Überlebende erzählen von dem Grauen
Es geht die Treppe hinauf. Hier haben die geschlafen, die Funktionsträger im KZ waren, Bessergestellte. Mitten durch die engen Reihen von Doppelstockbetten geht Danuta. Nur die Hand ausstrecken, um das Holz zu berühren – das geht nicht.
Wieder draußen auf der Lagerstraße werfen Besucher einen fragenden Blick auf Danuta. Es sieht sicher seltsam aus, wie sie mit Handystick und vor sich hinredend herumläuft. Kann man ja nicht wissen, dass sie gerade eine Online-Führung macht.
Weiter geht es durch Block 10 („Hier wurden Experimente an Gefangenen durchgeführt“) und Block 11, berüchtigt für seine Folterkeller. In Zelle 18 werfen wir einen längeren Blick: Maximilian Kolbes Hungerbunker. Gerne hätte man etwas verweilt, aber noch mehr als sonst bei Gruppenführungen muss man sich dem Tempo des Guides anpassen.
Nach einer guten Dreiviertelstunde endet die Führung durch Auschwitz I mit einem Gang durch das Krematorium. Nur Schritte sind zu hören. „Das war noch keine Massenvernichtung“, sagt Danuta nüchtern. „Die kommt in Lager II, Auschwitz-Birkenau. Wir treffen uns dort in einer Viertelstunde.“
Tatsächlich scheint es 15 Minuten später weiterzugehen. „Video lädt“, erscheint – doch dann: nichts. Ich schreibe an Danuta: „Ich habe nur ein Standbild.“ Und dasselbe an den technischen Support. Keine Antwort. Ich warte. Fünf Minuten, zehn. Erst dann komme ich auf die naheliegende Idee, mich komplett neu einzuloggen. Es funktioniert. „Wir haben am Eingang gewartet“, sagt Danuta, als sie auf meinem Bildschirm aufploppt. „Sie waren weg.“ Na ja, eigentlich nicht ...

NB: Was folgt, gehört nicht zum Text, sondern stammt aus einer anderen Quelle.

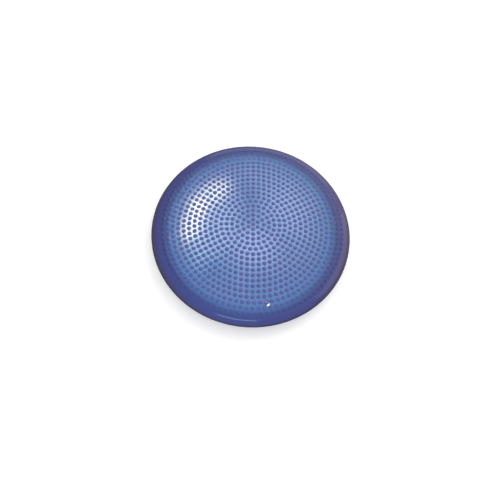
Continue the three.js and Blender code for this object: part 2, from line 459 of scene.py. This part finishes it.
def make_lower_skin():
    """Underside and lower wall in one closed skin, with shallow moulded rings in the contact patch."""
    outer = (WALL_RADIUS - FLOOR_PATCH, WELD_Z)
    inner = (outer[0] - SKIN, outer[1] - SKIN)
    below_weld = WELD_Z - WELD_LOW.z + SEAM_GAP
    outer_end = -math.degrees(math.asin(below_weld / outer[1]))
    inner_end = -math.degrees(math.asin(below_weld / inner[1]))
    profile = [(0.0, 0.0)]
    for groove in GROOVE_RADII:
        for share, depth in GROOVE_SHAPE:
            profile.append((groove + share * GROOVE_WIDTH / 2, depth * GROOVE_DEPTH))
    profile += arc((FLOOR_PATCH, WELD_Z), outer, -90, outer_end, 40)
    profile += arc((FLOOR_PATCH, WELD_Z), inner, inner_end, -90, 20)
    return revolve("lower_skin", profile + [(0.0, SKIN)], ROUND_STEPS)


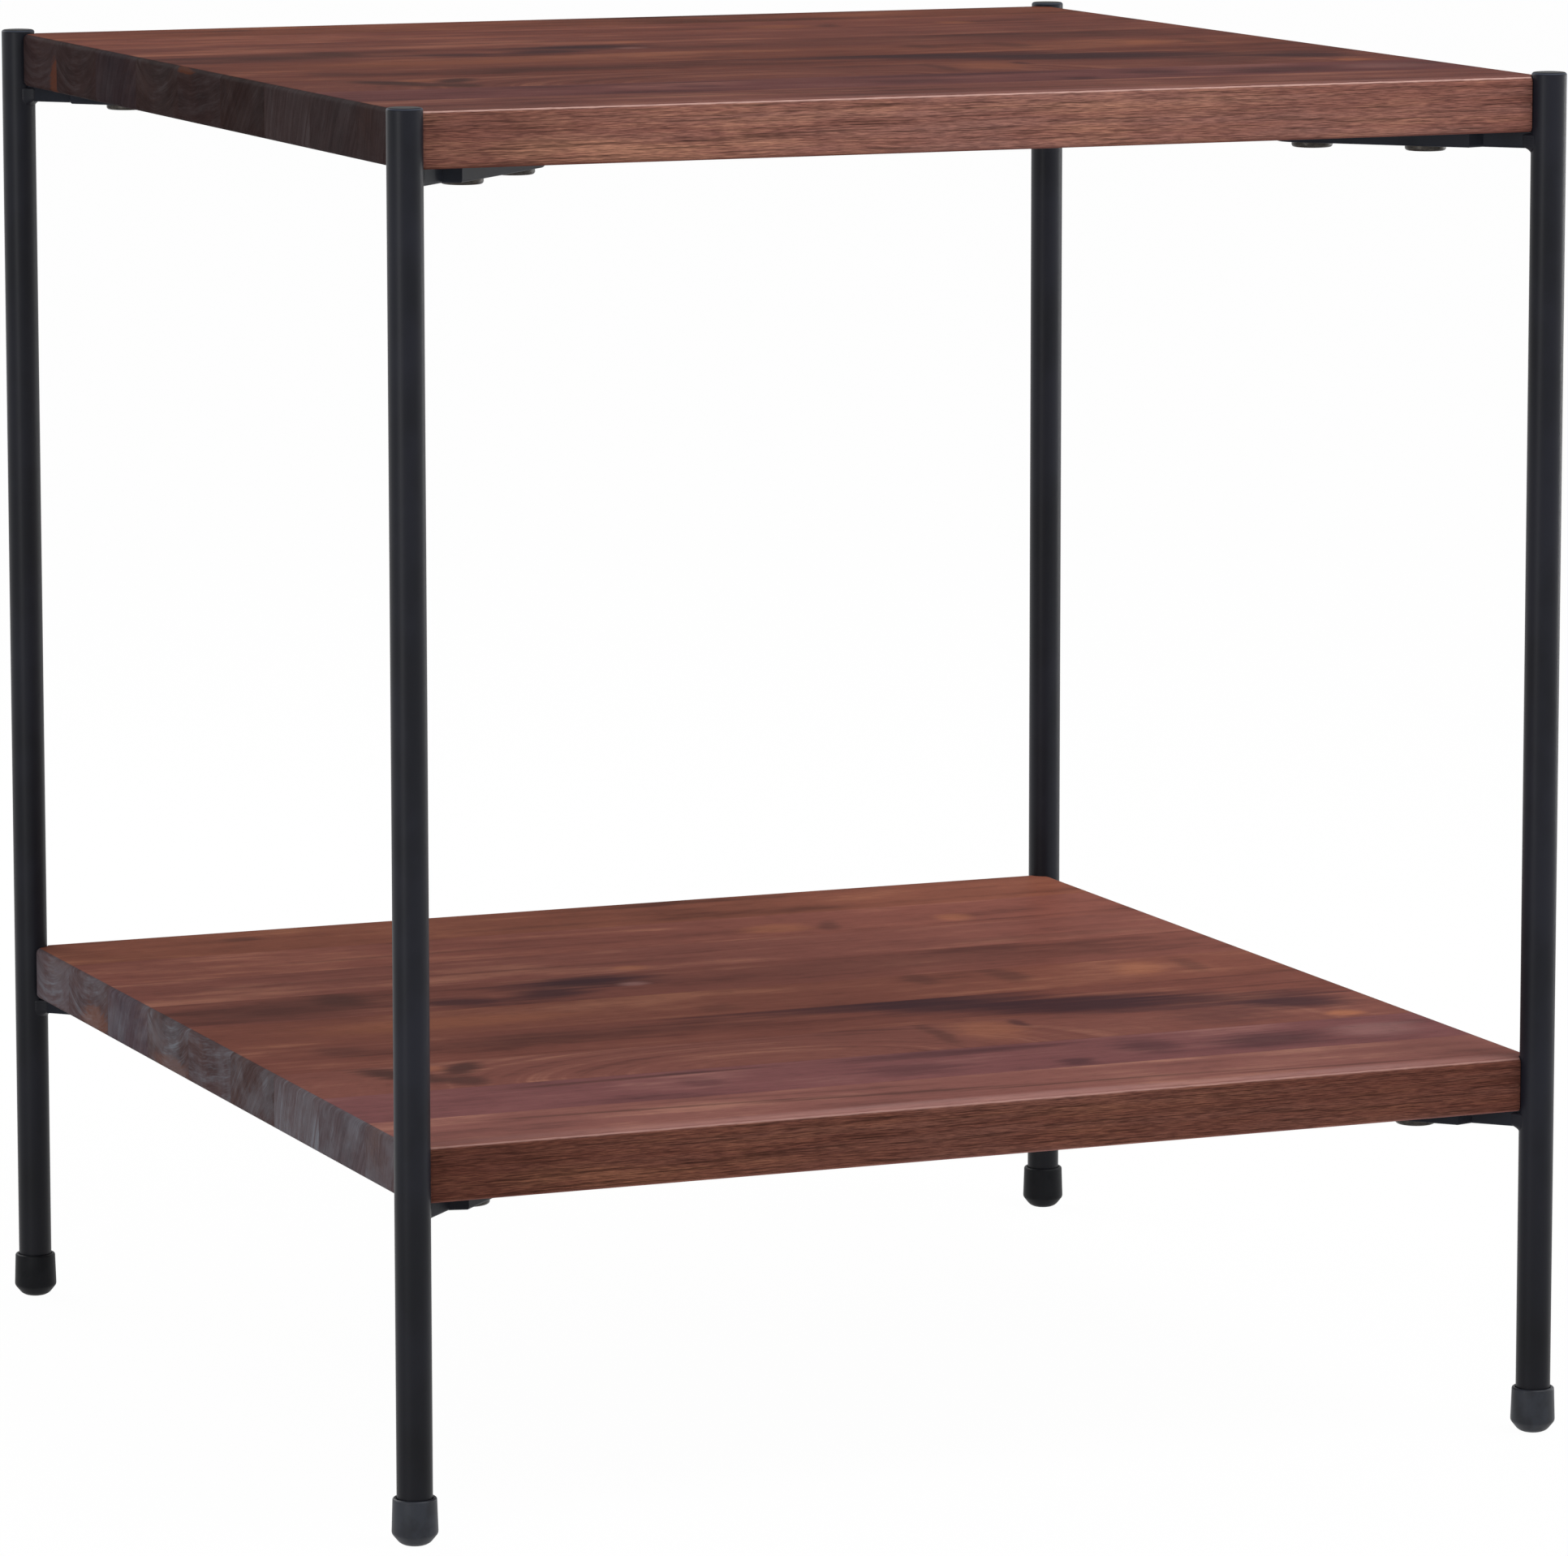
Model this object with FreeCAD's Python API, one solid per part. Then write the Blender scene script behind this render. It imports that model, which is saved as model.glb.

Vielleicht, weil ich zu spät einsteige, ist der zweite Teil der Führung kürzer. Vielleicht aber auch, weil in Birkenau weniger zu sehen ist. Die Baracken, das Krematorium – alles haben die Nazis kurz vor der Befreiung in Brand gesetzt. Geblieben sind Ruinen, Schutt, ein Mahnmal und wenige Gebäude. Jetzt ist die Onlineführung ein Vorteil. Links oben werden Zeitzeugen eingeblendet, Überlebende, die von dem Grauen erzählen, das sie erlitten haben. Danuta geht währenddessen weiter, vorbei an Mauerresten und durch eine Baracke. Die Videos sind stärker als die Bilder vor Ort.
Dann kommt Danuta wieder ins Bild. „Es ist nicht dasselbe, wie wirklich hier zu sein“, sagt sie zum Schluss. „Aber es ist eine Möglichkeit, aus der Ferne Auschwitz durch meine Augen zu sehen.“ Fragen gibt es keine. Auch keine Diskussion. Was soll man schon sagen?
Hintergrund: Die Online-Führung kostet für Erwachsene 60 Złoty (14 Euro); auf Deutsch wird sie samstags und sonntags angeboten. Auch Online-Gruppenführungen kann man buchen.